Yield: 4 as a main dish, 8 to 10 as a side
Recipe from “Fine Cooking Fresh” from the editors and contributors of Fine Cooking (Taunton Press, 2009)
FETTUCCINE WITH ARUGULA-WALNUT PESTO
1/2 cup roughly chopped walnuts
1/4 pound arugula, washed and spun dry (about 3 lightly packed cups)
1/2 cup freshly grated Parmesan cheese, preferably Parmigiano-Reggiano, plus more for sprinkling
2 tablespoons fresh lemon juice
1 clove garlic, smashed and peeled
1/2 cup extra-virgin olive oil
1/4 cup walnut oil
1 pound dried fettuccine
Preheat the oven to 350 F. Place the walnuts on a rimmed baking pan or in an ovenproof skillet, and bake until toasty smelling; start checking at about 8 minutes. Watch carefully, as they can burn easily. Remove from oven, remove from the pan, and let cool.
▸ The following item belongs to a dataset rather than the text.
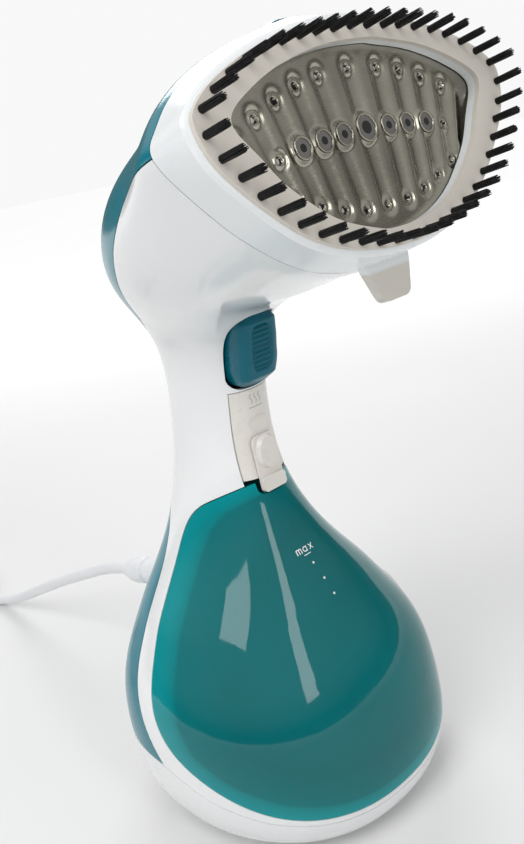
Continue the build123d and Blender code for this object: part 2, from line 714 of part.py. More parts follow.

Bring a large pot of salted water to a boil over high heat.
Meanwhile, put the arugula, cheese, toasted walnuts, lemon juice, garlic and 1 teaspoon salt into a food processor, and process until the mixtures is finely round, 30 to 60 seconds. In a measuring cup, combine the olive oil and the walnut oil. With the food processor running, drizzle the oil through the feed tube, and process until the mixture is mostly smooth.
Cook the fettuccine in boiling water until it is just tender. Drain. In a medium bowl, toss the fettuccine with enough of the pesto to generously coat the pasta. Serve and sprinkle with extra cheese, if desired.
Yield: 4 to 6 servings
Recipe from “Fine Cooking Fresh” from the editors and contributors of Fine Cooking (The Taunton Press, 2009)
3 tablespoons olive oil
2 bunches scallions, trimmed and roughly sliced
3 cloves garlic, peeled and roughly diced
3-3/4 cups chicken or vegetable broth
1-3/4 pounds shelled peas
1/2 pound arugula, plus a few extra leaves for serving
1-1/4 cups heavy (whipping) cream, plus more for serving
salt and freshly ground black pepper
In a large saucepan, heat the oil and gently fry the scallions and garlic until soft. Add the broth, bring to a boil, then add the peas. Return to the boil, then cover and simmer for 20 minutes, or until the peas are very soft. Stir in the arugula, and cook for 2 to 3 minutes.
Pour the mixture into the bowl of a blender or food processor and puree (careful — the hot liquid will spurt up!). Add the cream, and season to taste. Chill or reheat, depending on whether you wish to serve the soup cold or hot. Swirl in a spoonful of cream, add a few arugula leaves, and serve.
Yield: 4 servings
Recipe from “Taste” by Sybil Kapoor (Whitecap Books, 2003)
WILTED ARUGULA AND WHITE BEANS
2 tablespoons olive oil
4 cloves garlic, peeled and minced
1 large shallot, peeled and chopped
2 (15-ounce) cans white kidney beans (cannellini beans), rinsed and drained
1/2 cup vegetable broth, preferably low-sodium
8 cups arugula
salt and freshly ground black pepper, to taste
In a skillet, heat 1 tablespoon of the oil. Cook the garlic and shallot, stirring occasionally, until soft, about 5 minutes. Add the beans and broth, and cook until the broth is absorbed, about 8 minutes. Stir gently every once in a while.
Meanwhile, put the arugula in a large shallow bowl. Spoon the hot beans on top, and toss so that the greens wilt. Drizzle with remaining tablespoon of oil, season with salt and pepper, and add a squeeze of lemon juice.
MEATY VARIATION: If desired, fry up 1/4 pound chopped bacon or pancetta (Italian bacon) until crispy. Drain and add to the dish at the end.